TASK TO COMPLETE: Your task is to reproduce the material exactly.

RECORDED DATA:
──────────────────────────────

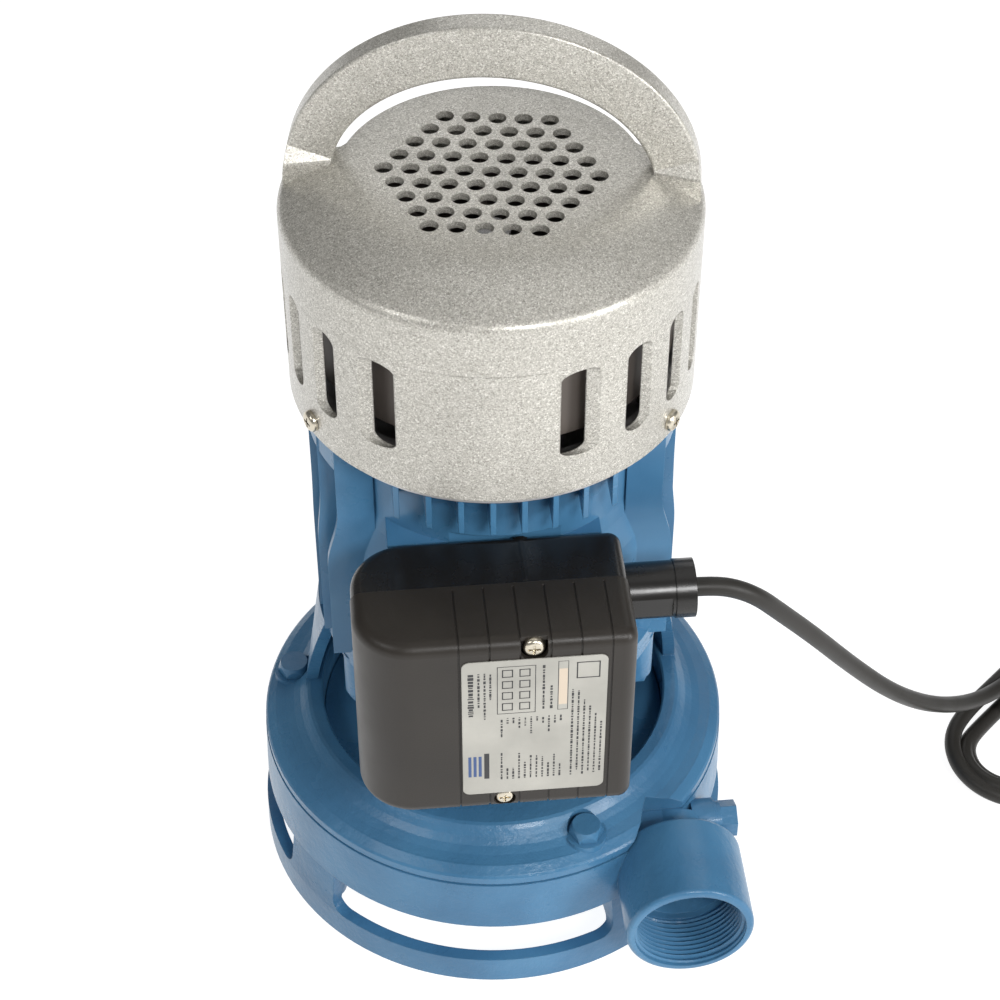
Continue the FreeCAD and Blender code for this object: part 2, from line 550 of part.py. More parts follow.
def make_housing():
    core = turned("housing_core", [("housing_bore", "motor_seat"), ("motor_flange_radius", "motor_seat"),
                                   ("motor_flange_radius", "motor_seat + 4"),
                                   ("housing_swell", "motor_seat + 7"), ("housing_swell", "swell_bottom"),
                                   ("housing_swell - 0.9", "swell_bottom + 7"),
                                   ("housing_radius + 0.9", "swell_top - 7"),
                                   ("housing_radius", "swell_top"), ("housing_radius", "housing_top"),
                                   ("housing_bore", "housing_top")])
    fins = []
    for number in range(4):
        for side in (-1, 1):
            middle = "%d * fin_pitch * (%d + 0.5)" % (side, number)
            low = "%s - fin_thickness / 2" % middle
            high = "%s + fin_thickness / 2" % middle
            name = "fin_%d_%s" % (number, "right" if side > 0 else "left")
            fins.append(block(name + "_front", (low, -90, "front_fin_bottom"), (high, -40, "housing_top")))
            fins.append(block(name + "_rear", (low, 40, "rear_fin_bottom"), (high, 90, "housing_top")))
    ridges = []
    webs = []
    for side, label in ((-1, "left"), (1, "right")):
        for number, reach in enumerate(RIDGE_REACH):
            ridges.append(ridge("ridge_%d_%s" % (number, label), side, number, reach))
        low = min(side * 50, side * 90)
        webs.append(block("web_" + label, (low, "-ridge_pitch * 2.5", "web_bottom"),
                          (low + 40, "ridge_pitch * 2.5", "housing_top")))
    envelope = tube("fin_envelope", "housing_bore + 1", "fin_radius", "motor_seat", "housing_top")
    trimmed_fins = common("fins_trimmed", [fused("fins_all", fins + webs), envelope])
    pad = block("box_pad", (-46, "-box_rear + 1", "box_bottom + 12"), (38, -30, "box_top - 4"))
    pillars = [cylinder("screw_pillar_%d" % number, 7.2, 30, around("lug_circle - 1.5", azimuth, "motor_seat"))
               for number, azimuth in enumerate(LUG_AZIMUTHS)]
    pillars += [cylinder("shield_pillar_%d" % number, 6.5, "housing_top - web_bottom",
                         around("shield_screw_circle", azimuth, "web_bottom"))
                for number, azimuth in enumerate(LUG_AZIMUTHS)]
    solid = fused("housing_solid", [core, trimmed_fins, pad] + ridges + pillars)
    bore = cylinder("housing_bore_tool", "housing_bore", 200, (0, 0, 100))
    flat = block("housing_flat", (-80, -120, 130), (80, "-box_rear + 1", "box_top + 1.5"))
    holes = [cylinder("housing_tapping_%d" % number, "lug_screw_radius", 26,
                      around("lug_circle", azimuth, "motor_seat - 1"))
             for number, azimuth in enumerate(LUG_AZIMUTHS)]
    holes += [cylinder("shield_tapped_hole_%d" % number, 2.55, 8,
                       around("shield_screw_circle", azimuth, "housing_top - 7"))
              for number, azimuth in enumerate(LUG_AZIMUTHS)]
    holes += [cylinder("box_tapped_hole_%d" % number, 1.55, 8.5, (x, -51.8, z), FORWARD)
              for number, (x, z) in enumerate(BOX_MOUNTS)]
    entry = cylinder("lead_entry", 7, 40, (0, -40, 186), FORWARD)
    keep(cut("housing_finished", solid, [bore, flat, entry] + holes), "motor_housing")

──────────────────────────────

CORRECT ANSWER:
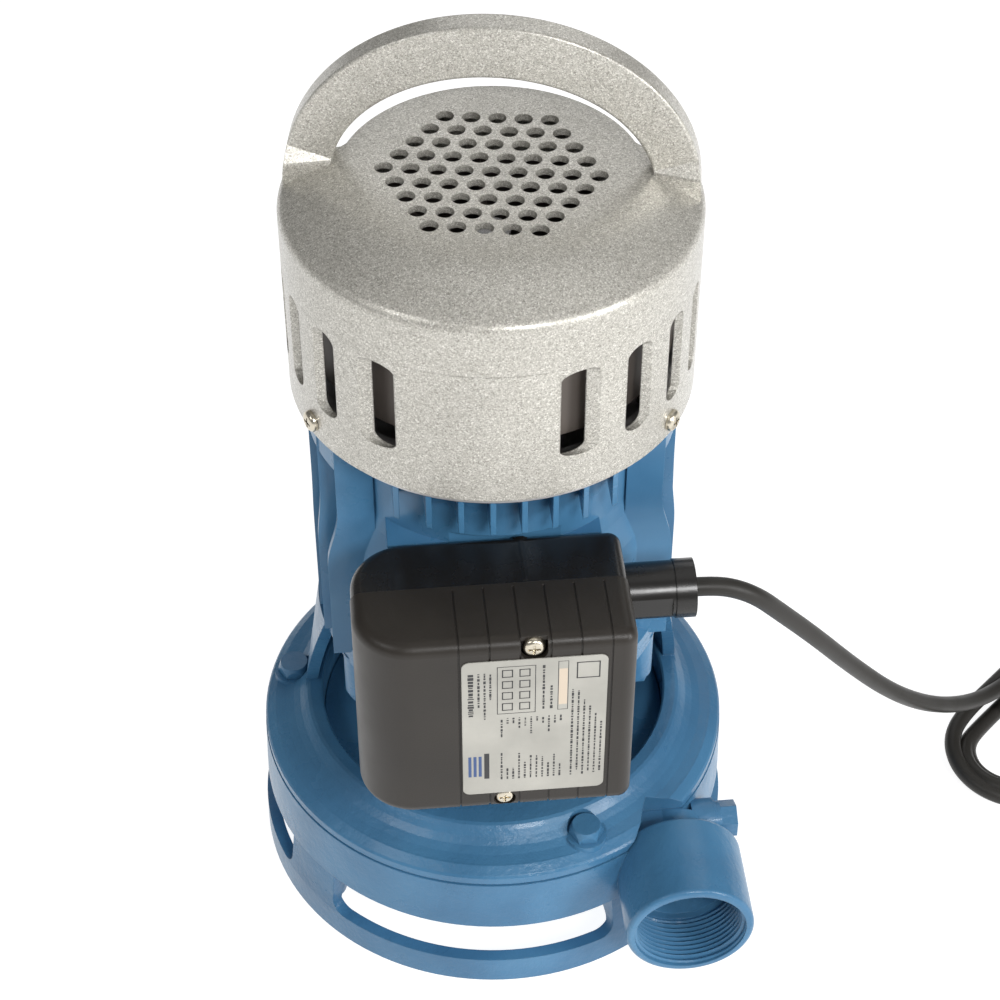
Continue the FreeCAD and Blender code for this object: part 2, from line 550 of part.py. More parts follow.
def make_housing():
    core = turned("housing_core", [("housing_bore", "motor_seat"), ("motor_flange_radius", "motor_seat"),
                                   ("motor_flange_radius", "motor_seat + 4"),
                                   ("housing_swell", "motor_seat + 7"), ("housing_swell", "swell_bottom"),
                                   ("housing_swell - 0.9", "swell_bottom + 7"),
                                   ("housing_radius + 0.9", "swell_top - 7"),
                                   ("housing_radius", "swell_top"), ("housing_radius", "housing_top"),
                                   ("housing_bore", "housing_top")])
    fins = []
    for number in range(4):
        for side in (-1, 1):
            middle = "%d * fin_pitch * (%d + 0.5)" % (side, number)
            low = "%s - fin_thickness / 2" % middle
            high = "%s + fin_thickness / 2" % middle
            name = "fin_%d_%s" % (number, "right" if side > 0 else "left")
            fins.append(block(name + "_front", (low, -90, "front_fin_bottom"), (high, -40, "housing_top")))
            fins.append(block(name + "_rear", (low, 40, "rear_fin_bottom"), (high, 90, "housing_top")))
    ridges = []
    webs = []
    for side, label in ((-1, "left"), (1, "right")):
        for number, reach in enumerate(RIDGE_REACH):
            ridges.append(ridge("ridge_%d_%s" % (number, label), side, number, reach))
        low = min(side * 50, side * 90)
        webs.append(block("web_" + label, (low, "-ridge_pitch * 2.5", "web_bottom"),
                          (low + 40, "ridge_pitch * 2.5", "housing_top")))
    envelope = tube("fin_envelope", "housing_bore + 1", "fin_radius", "motor_seat", "housing_top")
    trimmed_fins = common("fins_trimmed", [fused("fins_all", fins + webs), envelope])
    pad = block("box_pad", (-46, "-box_rear + 1", "box_bottom + 12"), (38, -30, "box_top - 4"))
    pillars = [cylinder("screw_pillar_%d" % number, 7.2, 30, around("lug_circle - 1.5", azimuth, "motor_seat"))
               for number, azimuth in enumerate(LUG_AZIMUTHS)]
    pillars += [cylinder("shield_pillar_%d" % number, 6.5, "housing_top - web_bottom",
                         around("shield_screw_circle", azimuth, "web_bottom"))
                for number, azimuth in enumerate(LUG_AZIMUTHS)]
    solid = fused("housing_solid", [core, trimmed_fins, pad] + ridges + pillars)
    bore = cylinder("housing_bore_tool", "housing_bore", 200, (0, 0, 100))
    flat = block("housing_flat", (-80, -120, 130), (80, "-box_rear + 1", "box_top + 1.5"))
    holes = [cylinder("housing_tapping_%d" % number, "lug_screw_radius", 26,
                      around("lug_circle", azimuth, "motor_seat - 1"))
             for number, azimuth in enumerate(LUG_AZIMUTHS)]
    holes += [cylinder("shield_tapped_hole_%d" % number, 2.55, 8,
                       around("shield_screw_circle", azimuth, "housing_top - 7"))
              for number, azimuth in enumerate(LUG_AZIMUTHS)]
    holes += [cylinder("box_tapped_hole_%d" % number, 1.55, 8.5, (x, -51.8, z), FORWARD)
              for number, (x, z) in enumerate(BOX_MOUNTS)]
    entry = cylinder("lead_entry", 7, 40, (0, -40, 186), FORWARD)
    keep(cut("housing_finished", solid, [bore, flat, entry] + holes), "motor_housing")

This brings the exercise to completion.